Si Jésus est innocent, il conviendrait de le relâcher et d’empêcher les
chefs du peuple de lui nuire, ou en tout cas de le mettre à mort, ce que la loi
romaine ne leur permet pas de faire eux-mêmes. C’est ce qu’il conviendrait de faire ! Oui, mais voilà ! Ces
chefs du peuple, que Pilate méprise souverainement, peuvent lui faire du
tort. Il suffirait qu’ils fassent
parvenir à l’Empereur César un rapport défavorable à son sujet, et il pourrait
perdre son poste. Alors, bien qu’il ne
se résigne pas à condamner Jésus à mort, il le livre aux chefs du peuple pour
qu’ils le mettent à mort eux-même avec l’aide des soldats romains. Un compromis qui semble acceptable à sa
conscience et qui évite que sa fonction et ses privilèges ne soient mis en
danger. Alors, dans un geste solennel,
il se lave les mains. Geste souvent
répété depuis. Depuis tout le temps que l’humanité se lave les mains, n’est-il
pas surprenant qu’elle les ait encore aussi sales !
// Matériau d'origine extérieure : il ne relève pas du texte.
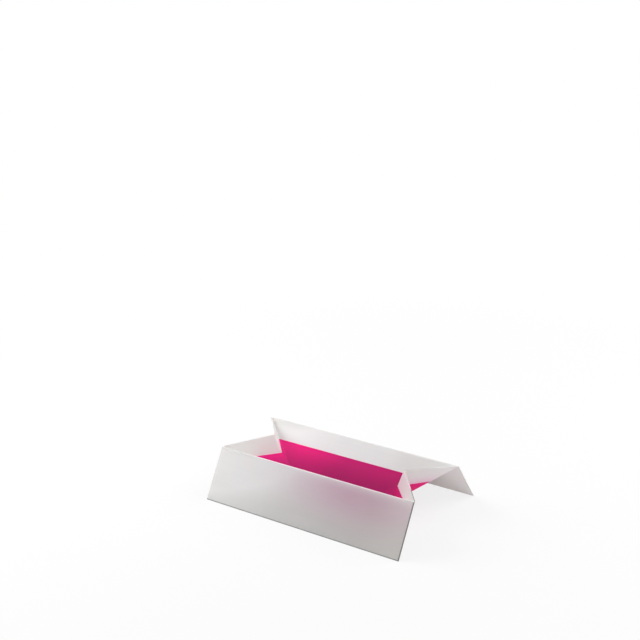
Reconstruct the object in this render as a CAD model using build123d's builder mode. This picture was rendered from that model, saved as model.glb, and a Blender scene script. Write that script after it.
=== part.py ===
"""Disposable reagent reservoir folded from one thin sheet of milky plastic, with its reagent.

The sheet is bent lengthwise into an M. Its two outer panels, the wings, slope outwards and
stand on their lower edges. The V between the two ridges is the trough. At each end the trough
is closed by a pleat: the sheet is folded back into the trough along two creases that rise from
the valley to the ends of the ridges, so the floor of the V turns up into a steep spine between
two pockets. The reagent fills the trough part of the way up.

Millimetres. X runs along the trough, Y across it and Z up. The origin is on the bench, below
the middle of the trough. Sizes are given to the sharp fold lines on the upper face of the
sheet, and the thickness lies below that face. The part is the same in all four quarters, so
the back right-hand one is drawn and mirrored.
"""

from build123d import *
from math import atan2, cos, pi, sin, tan
import os

# Driving dimensions
length = 110.0
foot_spacing = 68.6
ridge_spacing = 39.6
ridge_height = 22.5
trough_depth = 17.1
pleat_inset = 25.6
spine_length = 21.0
sheet_thickness = 0.5
bend_radius = 0.8
liquid_depth = 10.2

# Fold lines: the creases and the spine start where the valley ends
half_length = length / 2
valley_height = ridge_height - trough_depth
pleat_start = Vector(half_length - pleat_inset, 0, valley_height)
ridge_end = Vector(half_length, ridge_spacing / 2, ridge_height)
crease = ridge_end - pleat_start
spine_rise = 2 * atan2(trough_depth, pleat_inset)
spine = Vector(cos(spine_rise), 0, sin(spine_rise))
pleat_tip = pleat_start + spine * spine_length

# Cross-section of the back ridge, as points (Y, Z)
ridge = Vector(ridge_end.Y, ridge_height)
foot = Vector(foot_spacing / 2, 0)
down_wing = (foot - ridge).normalized()
down_wall = (Vector(0, valley_height) - ridge).normalized()
bend_turn = pi - down_wing.get_angle(down_wall) * pi / 180
bend_setback = bend_radius * tan(bend_turn / 2)
wing_tangent = ridge + down_wing * bend_setback
wall_tangent = ridge + down_wall * bend_setback
sheet_below_bench = foot + down_wing * 2 * sheet_thickness

# Faces and edges of the back right-hand pleat
crease_end = pleat_start + crease * (1 - bend_setback / (ridge - Vector(0, valley_height)).length)
pleat_outwards = crease.cross(spine)
pleat_face = Plane(origin=pleat_start, z_dir=pleat_outwards)
pleat_edge = Plane(origin=crease_end, z_dir=(pleat_tip - crease_end).cross(pleat_outwards))
wall_edge = Plane(origin=crease_end, z_dir=Vector(0, ridge_end.Y, trough_depth))


def quarter_space(outwards):
    """A quarter of the space in the trough, its wall and pleat faces moved outwards."""
    wall_tilt = atan2(trough_depth, ridge_end.Y)
    bottom = valley_height - outwards / cos(wall_tilt)
    top = pleat_tip.Z + bend_radius
    with BuildPart() as space:
        with BuildSketch(Plane.YZ):
            with BuildLine():
                Polyline((0, bottom), ((top - bottom) / tan(wall_tilt), top), (0, top), close=True)
            make_face()
        extrude(amount=half_length)
        split(bisect_by=pleat_face.offset(outwards), keep=Keep.BOTTOM)
    return space.part


with BuildPart() as pleated_quarter:
    add(quarter_space(sheet_thickness))
    add(quarter_space(0), mode=Mode.SUBTRACT)
    split(bisect_by=wall_edge, keep=Keep.BOTTOM)
    split(bisect_by=pleat_edge, keep=Keep.BOTTOM)

with BuildPart() as reservoir:
    with BuildSketch(Plane.YZ):
        with BuildLine():
            wing_line = Line(sheet_below_bench, wing_tangent)
            TangentArc(wing_tangent, wall_tangent, tangent=wing_line % 1)
            offset(amount=sheet_thickness, side=Side.LEFT)
        make_face()
    extrude(amount=half_length)
    split(bisect_by=Plane.XY, keep=Keep.TOP)
    add(pleated_quarter.part)
    mirror(about=Plane.YZ)
    mirror(about=Plane.XZ)

with BuildPart() as reagent:
    add(quarter_space(0))
    split(bisect_by=Plane.XY.offset(valley_height + liquid_depth), keep=Keep.BOTTOM)
    mirror(about=Plane.YZ)
    mirror(about=Plane.XZ)

reservoir.part.label = "reservoir"
reagent.part.label = "reagent"
os.makedirs("parts", exist_ok=True)
export_step(reservoir.part, "parts/reservoir.step")
export_step(reagent.part, "parts/reagent.step")
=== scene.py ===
"""Looks of a disposable reagent reservoir, folded from one thin sheet of milky plastic.

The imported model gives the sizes. The folded sheet is drawn again as one smooth surface with
rounded folds and trimmed edges, and the reagent as a pool with a small dip away from its walls.
Both stand for the plain nodes of the model. A stage with soft light and a camera goes round them.
"""

from math import atan2, cos, hypot, radians, sin, tan
from types import SimpleNamespace

import bpy
import numpy as np
from bpy.props import FloatProperty, FloatVectorProperty, PointerProperty
from mathutils import Matrix, Vector


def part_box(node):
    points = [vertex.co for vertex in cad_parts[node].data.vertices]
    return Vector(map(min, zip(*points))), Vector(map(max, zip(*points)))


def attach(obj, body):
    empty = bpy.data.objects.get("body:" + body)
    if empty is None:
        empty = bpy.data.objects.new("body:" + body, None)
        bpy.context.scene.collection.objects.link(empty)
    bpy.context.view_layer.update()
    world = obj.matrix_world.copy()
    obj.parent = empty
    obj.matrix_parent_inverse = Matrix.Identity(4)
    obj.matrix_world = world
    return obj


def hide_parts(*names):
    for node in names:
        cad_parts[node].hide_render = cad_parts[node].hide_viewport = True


bl_info = {
    "name": "Folded Reagent Reservoir",
    "version": (1, 0, 0),
    "blender": (4, 5, 0),
    "location": "3D View > Sidebar > Reservoir",
    "description": "Makes a folded plastic reagent reservoir, its reagent and a studio stage",
    "category": "Add Mesh",
}

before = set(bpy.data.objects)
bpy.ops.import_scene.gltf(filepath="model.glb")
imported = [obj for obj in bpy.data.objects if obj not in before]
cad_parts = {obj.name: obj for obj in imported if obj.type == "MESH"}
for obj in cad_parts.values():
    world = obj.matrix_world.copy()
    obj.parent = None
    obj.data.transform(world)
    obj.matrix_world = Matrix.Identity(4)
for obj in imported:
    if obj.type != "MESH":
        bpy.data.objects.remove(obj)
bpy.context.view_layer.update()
sheet_low, sheet_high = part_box("reservoir")
pool_low, pool_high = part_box("reagent")

MILLIMETRE = 0.001


# ---------------------------------------------------------------------------------------------
# Settings
# ---------------------------------------------------------------------------------------------


def size_setting(name, description, default):
    """A length that a user may change, in metres."""
    return FloatProperty(
        name=name,
        description=description,
        default=default,
        min=0,
        precision=5,
        unit="LENGTH",
    )


def colour_setting(name, description, default):
    """A linear colour that a user may change."""
    return FloatVectorProperty(
        name=name,
        description=description,
        default=default,
        size=3,
        min=0,
        max=1,
        subtype="COLOR",
    )


def power_setting(name, description, default):
    """The power of a lamp, in watts."""
    return FloatProperty(name=name, description=description, default=default, min=0, unit="POWER")


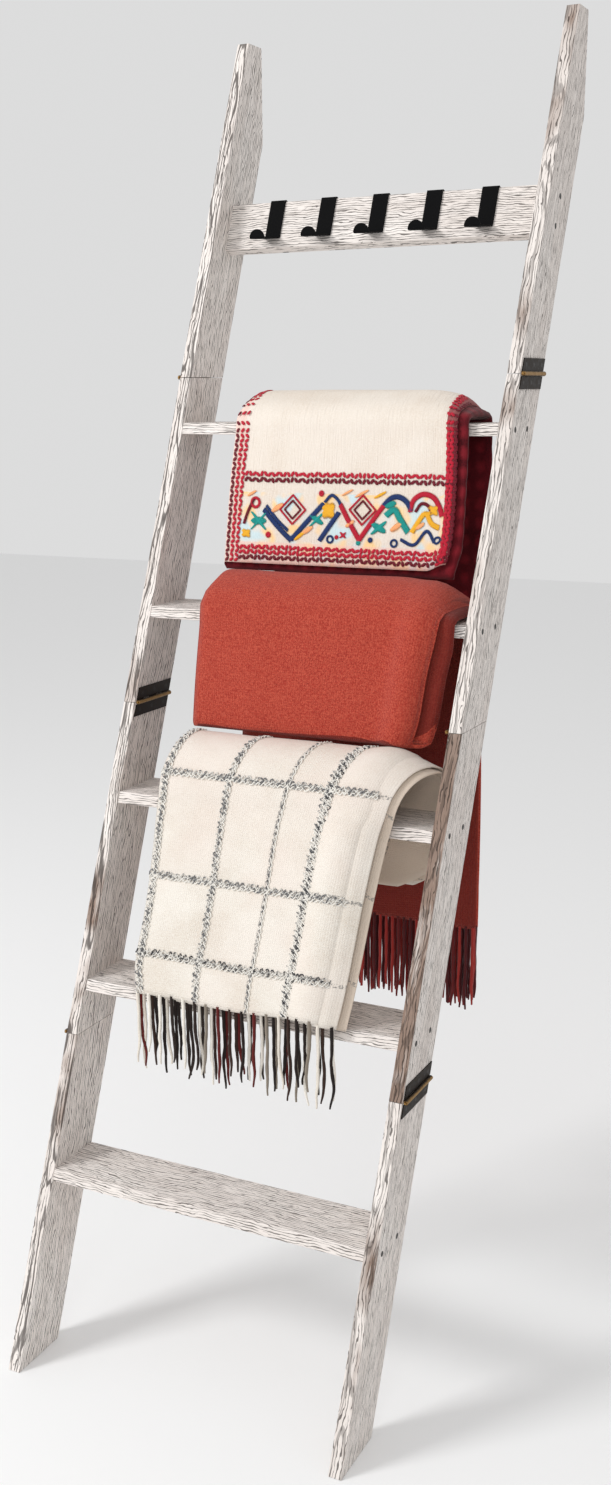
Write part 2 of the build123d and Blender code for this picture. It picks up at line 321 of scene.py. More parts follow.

La première lecture, tirée du Livre d’Isaïe, nous présentait l’image du
Serviteur de Yahvé, du juste victime de la violence et
de l’oppression injuste. Jésus, dans sa
Passion, non seulement est la réalisation de cette prophétie, mais il incarne
et représente tous les justes de tous les temps, victimes de l’ambition, de la
jalousie, de la convoitise ou simplement de lâcheté. Sa mort est la prophétie de la mort de toutes
les victimes innocentes des guerres et des oppressions de toutes sortes. Et Pilate incarne dans sa faiblesse et ses
calculs égoïstes tous ceux qui, au long des âges, ne cessent de se laver les
mains devant les injustices qu’ils ne peuvent s’empêcher de reconnaître comme
telles, mais qu’il serait trop dérangeant pour eux de dénoncer.
Il suffit d’ouvrir un journal quotidien pour être confrontés à des
situations structurelles et systémiques d’injustice, soit près de nous, soit un
peu partout autour du globe. Comme
Pilate, le reste de l’humanité s’en lave les mains. Nous nous en lavons les mains,
quotidiennement, en refermant le journal.
Ce péché est, finalement le même que celui de Judas. Il est d’une
gravité extrême, car il est une faute contre la vie, contre l’humanité destinée
à la plénitude de vie. Ce qu’en dit
Jésus, en toute sérénité, au début du récit évangélique que nous venons de
lire, a de quoi nous faire trembler jusqu’au fond de notre être.
Le Fils de l’homme s’en va, dit Jésus ; mais malheureux l’homme par qui le Fils de l’homme est livré ! L’homme qui s’attaque à cette plénitude, qui
la rejette, qui accepte de détruire la vie, ou de payer pour que d’autres la
détruise, ou qui accepte simplement de ne rien dire quand d’autres le font, cet
homme – et ce pourrait être chacun de nous, lorsque nous nous lavons les mains
– cet homme, dit Jésus, il vaudrait mieux qu’il ne soit pas né ! Non pas parce qu’il sera « puni »
pour ce qu’il aura fait ; mais simplement pour avoir choisi la mort au
lieu de la plénitude de vie à laquelle l’humanité est destinée.
Méditer, tout au long de cette
semaine, le prix payé par Jésus pour sauver notre humanité nous aidera à
comprendre le prix qu’elle a à ses yeux et qu’elle devrait donc avoir à nos
propres yeux – qu’ils s’agisse de notre propre humanité ou de celle de chacun
de nos frères et de nos soeurs en humanité.